BRIEF
Reproduce the listing verbatim.

•••••

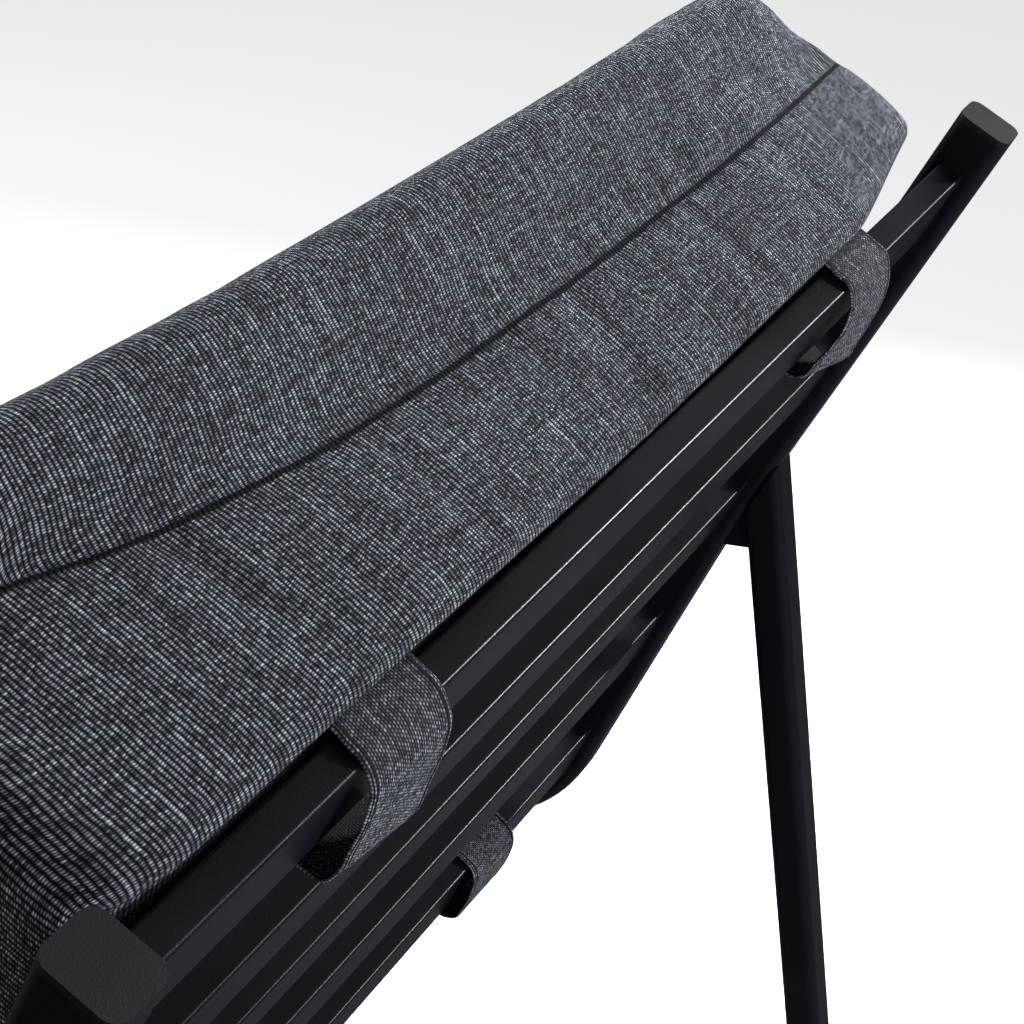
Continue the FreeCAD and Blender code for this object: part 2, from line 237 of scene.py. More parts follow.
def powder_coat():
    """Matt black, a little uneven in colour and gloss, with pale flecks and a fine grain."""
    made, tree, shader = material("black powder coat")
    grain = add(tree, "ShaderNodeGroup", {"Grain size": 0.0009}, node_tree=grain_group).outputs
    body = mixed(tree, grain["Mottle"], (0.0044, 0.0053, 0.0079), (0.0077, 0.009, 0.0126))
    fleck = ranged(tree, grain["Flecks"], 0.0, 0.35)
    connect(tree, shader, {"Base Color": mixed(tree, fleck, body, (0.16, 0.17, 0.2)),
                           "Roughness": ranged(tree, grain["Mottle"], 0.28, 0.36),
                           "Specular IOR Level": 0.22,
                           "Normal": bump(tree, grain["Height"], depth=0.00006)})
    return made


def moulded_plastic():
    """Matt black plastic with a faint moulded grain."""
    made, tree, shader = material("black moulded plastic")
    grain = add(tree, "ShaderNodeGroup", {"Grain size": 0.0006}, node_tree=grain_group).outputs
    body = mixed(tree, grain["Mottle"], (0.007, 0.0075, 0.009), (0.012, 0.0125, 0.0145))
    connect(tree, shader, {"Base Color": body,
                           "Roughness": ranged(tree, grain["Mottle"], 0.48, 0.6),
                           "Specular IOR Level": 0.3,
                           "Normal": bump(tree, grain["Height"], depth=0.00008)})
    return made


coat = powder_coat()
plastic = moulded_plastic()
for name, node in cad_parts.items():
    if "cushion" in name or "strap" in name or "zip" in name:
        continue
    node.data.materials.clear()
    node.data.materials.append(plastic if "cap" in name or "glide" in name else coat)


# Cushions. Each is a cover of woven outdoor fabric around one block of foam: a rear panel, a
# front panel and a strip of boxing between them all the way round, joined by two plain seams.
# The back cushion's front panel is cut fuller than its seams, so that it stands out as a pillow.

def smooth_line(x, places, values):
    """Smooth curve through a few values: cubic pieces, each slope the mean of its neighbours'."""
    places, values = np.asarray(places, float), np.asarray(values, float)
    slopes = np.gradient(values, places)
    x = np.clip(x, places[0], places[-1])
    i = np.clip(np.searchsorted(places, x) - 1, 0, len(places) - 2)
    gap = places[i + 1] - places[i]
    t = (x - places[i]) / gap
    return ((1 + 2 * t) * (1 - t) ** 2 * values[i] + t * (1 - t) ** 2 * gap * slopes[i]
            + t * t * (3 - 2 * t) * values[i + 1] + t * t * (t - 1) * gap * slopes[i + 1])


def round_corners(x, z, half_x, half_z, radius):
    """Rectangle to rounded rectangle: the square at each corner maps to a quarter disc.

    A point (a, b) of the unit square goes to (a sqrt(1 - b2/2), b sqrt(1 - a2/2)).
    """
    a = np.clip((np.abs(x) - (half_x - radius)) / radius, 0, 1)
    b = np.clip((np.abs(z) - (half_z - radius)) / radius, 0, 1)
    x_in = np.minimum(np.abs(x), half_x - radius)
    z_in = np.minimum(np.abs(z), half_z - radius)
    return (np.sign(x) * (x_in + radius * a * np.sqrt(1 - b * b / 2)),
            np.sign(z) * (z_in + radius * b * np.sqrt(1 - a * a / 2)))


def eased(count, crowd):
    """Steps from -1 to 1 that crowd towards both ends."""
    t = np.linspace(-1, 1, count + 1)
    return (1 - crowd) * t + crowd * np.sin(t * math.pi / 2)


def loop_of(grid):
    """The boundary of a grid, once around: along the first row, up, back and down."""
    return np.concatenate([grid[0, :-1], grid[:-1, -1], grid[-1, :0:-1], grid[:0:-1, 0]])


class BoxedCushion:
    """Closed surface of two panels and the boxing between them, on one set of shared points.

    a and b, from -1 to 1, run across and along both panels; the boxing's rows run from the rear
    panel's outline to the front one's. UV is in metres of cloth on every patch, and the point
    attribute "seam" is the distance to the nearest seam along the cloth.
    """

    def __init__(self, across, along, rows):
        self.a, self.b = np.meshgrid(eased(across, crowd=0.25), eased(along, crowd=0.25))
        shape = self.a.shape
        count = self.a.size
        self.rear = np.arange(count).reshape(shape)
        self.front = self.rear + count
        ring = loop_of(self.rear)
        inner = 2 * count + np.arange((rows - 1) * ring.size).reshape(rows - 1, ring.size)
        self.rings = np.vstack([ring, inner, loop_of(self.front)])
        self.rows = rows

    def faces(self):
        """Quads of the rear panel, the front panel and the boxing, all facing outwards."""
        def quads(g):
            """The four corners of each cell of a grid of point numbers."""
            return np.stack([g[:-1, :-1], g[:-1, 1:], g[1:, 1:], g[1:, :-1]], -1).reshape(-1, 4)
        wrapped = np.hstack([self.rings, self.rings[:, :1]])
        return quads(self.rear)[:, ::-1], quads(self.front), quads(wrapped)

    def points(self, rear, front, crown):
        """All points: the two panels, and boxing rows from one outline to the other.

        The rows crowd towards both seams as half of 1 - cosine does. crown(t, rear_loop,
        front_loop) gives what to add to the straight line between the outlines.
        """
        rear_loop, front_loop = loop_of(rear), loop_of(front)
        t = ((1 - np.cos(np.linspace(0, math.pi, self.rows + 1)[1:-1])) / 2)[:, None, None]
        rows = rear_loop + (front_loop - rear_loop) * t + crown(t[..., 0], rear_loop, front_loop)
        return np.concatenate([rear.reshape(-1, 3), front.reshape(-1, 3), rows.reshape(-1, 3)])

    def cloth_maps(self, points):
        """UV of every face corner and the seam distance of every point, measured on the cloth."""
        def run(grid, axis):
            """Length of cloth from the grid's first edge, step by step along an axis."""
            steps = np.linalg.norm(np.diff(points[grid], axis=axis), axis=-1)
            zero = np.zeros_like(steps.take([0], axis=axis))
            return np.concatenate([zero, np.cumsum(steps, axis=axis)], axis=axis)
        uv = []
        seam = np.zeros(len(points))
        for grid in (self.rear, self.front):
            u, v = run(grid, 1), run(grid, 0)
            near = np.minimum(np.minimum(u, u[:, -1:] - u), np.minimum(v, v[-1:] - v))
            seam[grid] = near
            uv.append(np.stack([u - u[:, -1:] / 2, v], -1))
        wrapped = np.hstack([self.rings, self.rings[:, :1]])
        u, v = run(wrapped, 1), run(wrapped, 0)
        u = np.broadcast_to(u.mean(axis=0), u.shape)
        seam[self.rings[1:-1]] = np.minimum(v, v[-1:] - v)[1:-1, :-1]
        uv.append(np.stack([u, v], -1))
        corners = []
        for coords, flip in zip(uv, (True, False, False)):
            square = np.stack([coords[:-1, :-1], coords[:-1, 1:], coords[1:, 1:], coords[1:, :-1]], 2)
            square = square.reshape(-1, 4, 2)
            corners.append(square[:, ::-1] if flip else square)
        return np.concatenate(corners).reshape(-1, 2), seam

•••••

SOLUTION TO THE PROBLEM
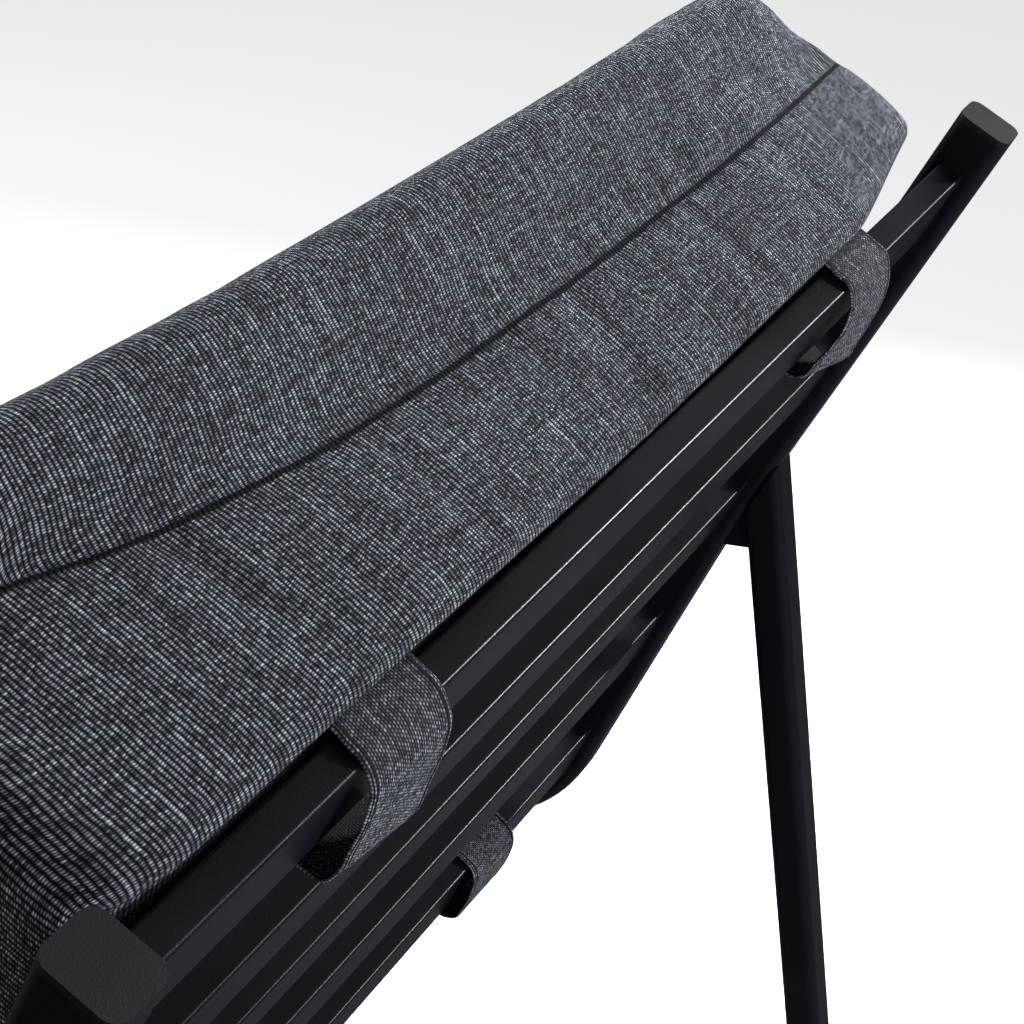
Continue the FreeCAD and Blender code for this object: part 2, from line 237 of scene.py. More parts follow.
def powder_coat():
    """Matt black, a little uneven in colour and gloss, with pale flecks and a fine grain."""
    made, tree, shader = material("black powder coat")
    grain = add(tree, "ShaderNodeGroup", {"Grain size": 0.0009}, node_tree=grain_group).outputs
    body = mixed(tree, grain["Mottle"], (0.0044, 0.0053, 0.0079), (0.0077, 0.009, 0.0126))
    fleck = ranged(tree, grain["Flecks"], 0.0, 0.35)
    connect(tree, shader, {"Base Color": mixed(tree, fleck, body, (0.16, 0.17, 0.2)),
                           "Roughness": ranged(tree, grain["Mottle"], 0.28, 0.36),
                           "Specular IOR Level": 0.22,
                           "Normal": bump(tree, grain["Height"], depth=0.00006)})
    return made


def moulded_plastic():
    """Matt black plastic with a faint moulded grain."""
    made, tree, shader = material("black moulded plastic")
    grain = add(tree, "ShaderNodeGroup", {"Grain size": 0.0006}, node_tree=grain_group).outputs
    body = mixed(tree, grain["Mottle"], (0.007, 0.0075, 0.009), (0.012, 0.0125, 0.0145))
    connect(tree, shader, {"Base Color": body,
                           "Roughness": ranged(tree, grain["Mottle"], 0.48, 0.6),
                           "Specular IOR Level": 0.3,
                           "Normal": bump(tree, grain["Height"], depth=0.00008)})
    return made


coat = powder_coat()
plastic = moulded_plastic()
for name, node in cad_parts.items():
    if "cushion" in name or "strap" in name or "zip" in name:
        continue
    node.data.materials.clear()
    node.data.materials.append(plastic if "cap" in name or "glide" in name else coat)


# Cushions. Each is a cover of woven outdoor fabric around one block of foam: a rear panel, a
# front panel and a strip of boxing between them all the way round, joined by two plain seams.
# The back cushion's front panel is cut fuller than its seams, so that it stands out as a pillow.

def smooth_line(x, places, values):
    """Smooth curve through a few values: cubic pieces, each slope the mean of its neighbours'."""
    places, values = np.asarray(places, float), np.asarray(values, float)
    slopes = np.gradient(values, places)
    x = np.clip(x, places[0], places[-1])
    i = np.clip(np.searchsorted(places, x) - 1, 0, len(places) - 2)
    gap = places[i + 1] - places[i]
    t = (x - places[i]) / gap
    return ((1 + 2 * t) * (1 - t) ** 2 * values[i] + t * (1 - t) ** 2 * gap * slopes[i]
            + t * t * (3 - 2 * t) * values[i + 1] + t * t * (t - 1) * gap * slopes[i + 1])


def round_corners(x, z, half_x, half_z, radius):
    """Rectangle to rounded rectangle: the square at each corner maps to a quarter disc.

    A point (a, b) of the unit square goes to (a sqrt(1 - b2/2), b sqrt(1 - a2/2)).
    """
    a = np.clip((np.abs(x) - (half_x - radius)) / radius, 0, 1)
    b = np.clip((np.abs(z) - (half_z - radius)) / radius, 0, 1)
    x_in = np.minimum(np.abs(x), half_x - radius)
    z_in = np.minimum(np.abs(z), half_z - radius)
    return (np.sign(x) * (x_in + radius * a * np.sqrt(1 - b * b / 2)),
            np.sign(z) * (z_in + radius * b * np.sqrt(1 - a * a / 2)))


def eased(count, crowd):
    """Steps from -1 to 1 that crowd towards both ends."""
    t = np.linspace(-1, 1, count + 1)
    return (1 - crowd) * t + crowd * np.sin(t * math.pi / 2)


def loop_of(grid):
    """The boundary of a grid, once around: along the first row, up, back and down."""
    return np.concatenate([grid[0, :-1], grid[:-1, -1], grid[-1, :0:-1], grid[:0:-1, 0]])


class BoxedCushion:
    """Closed surface of two panels and the boxing between them, on one set of shared points.

    a and b, from -1 to 1, run across and along both panels; the boxing's rows run from the rear
    panel's outline to the front one's. UV is in metres of cloth on every patch, and the point
    attribute "seam" is the distance to the nearest seam along the cloth.
    """

    def __init__(self, across, along, rows):
        self.a, self.b = np.meshgrid(eased(across, crowd=0.25), eased(along, crowd=0.25))
        shape = self.a.shape
        count = self.a.size
        self.rear = np.arange(count).reshape(shape)
        self.front = self.rear + count
        ring = loop_of(self.rear)
        inner = 2 * count + np.arange((rows - 1) * ring.size).reshape(rows - 1, ring.size)
        self.rings = np.vstack([ring, inner, loop_of(self.front)])
        self.rows = rows

    def faces(self):
        """Quads of the rear panel, the front panel and the boxing, all facing outwards."""
        def quads(g):
            """The four corners of each cell of a grid of point numbers."""
            return np.stack([g[:-1, :-1], g[:-1, 1:], g[1:, 1:], g[1:, :-1]], -1).reshape(-1, 4)
        wrapped = np.hstack([self.rings, self.rings[:, :1]])
        return quads(self.rear)[:, ::-1], quads(self.front), quads(wrapped)

    def points(self, rear, front, crown):
        """All points: the two panels, and boxing rows from one outline to the other.

        The rows crowd towards both seams as half of 1 - cosine does. crown(t, rear_loop,
        front_loop) gives what to add to the straight line between the outlines.
        """
        rear_loop, front_loop = loop_of(rear), loop_of(front)
        t = ((1 - np.cos(np.linspace(0, math.pi, self.rows + 1)[1:-1])) / 2)[:, None, None]
        rows = rear_loop + (front_loop - rear_loop) * t + crown(t[..., 0], rear_loop, front_loop)
        return np.concatenate([rear.reshape(-1, 3), front.reshape(-1, 3), rows.reshape(-1, 3)])

    def cloth_maps(self, points):
        """UV of every face corner and the seam distance of every point, measured on the cloth."""
        def run(grid, axis):
            """Length of cloth from the grid's first edge, step by step along an axis."""
            steps = np.linalg.norm(np.diff(points[grid], axis=axis), axis=-1)
            zero = np.zeros_like(steps.take([0], axis=axis))
            return np.concatenate([zero, np.cumsum(steps, axis=axis)], axis=axis)
        uv = []
        seam = np.zeros(len(points))
        for grid in (self.rear, self.front):
            u, v = run(grid, 1), run(grid, 0)
            near = np.minimum(np.minimum(u, u[:, -1:] - u), np.minimum(v, v[-1:] - v))
            seam[grid] = near
            uv.append(np.stack([u - u[:, -1:] / 2, v], -1))
        wrapped = np.hstack([self.rings, self.rings[:, :1]])
        u, v = run(wrapped, 1), run(wrapped, 0)
        u = np.broadcast_to(u.mean(axis=0), u.shape)
        seam[self.rings[1:-1]] = np.minimum(v, v[-1:] - v)[1:-1, :-1]
        uv.append(np.stack([u, v], -1))
        corners = []
        for coords, flip in zip(uv, (True, False, False)):
            square = np.stack([coords[:-1, :-1], coords[:-1, 1:], coords[1:, 1:], coords[1:, :-1]], 2)
            square = square.reshape(-1, 4, 2)
            corners.append(square[:, ::-1] if flip else square)
        return np.concatenate(corners).reshape(-1, 2), seam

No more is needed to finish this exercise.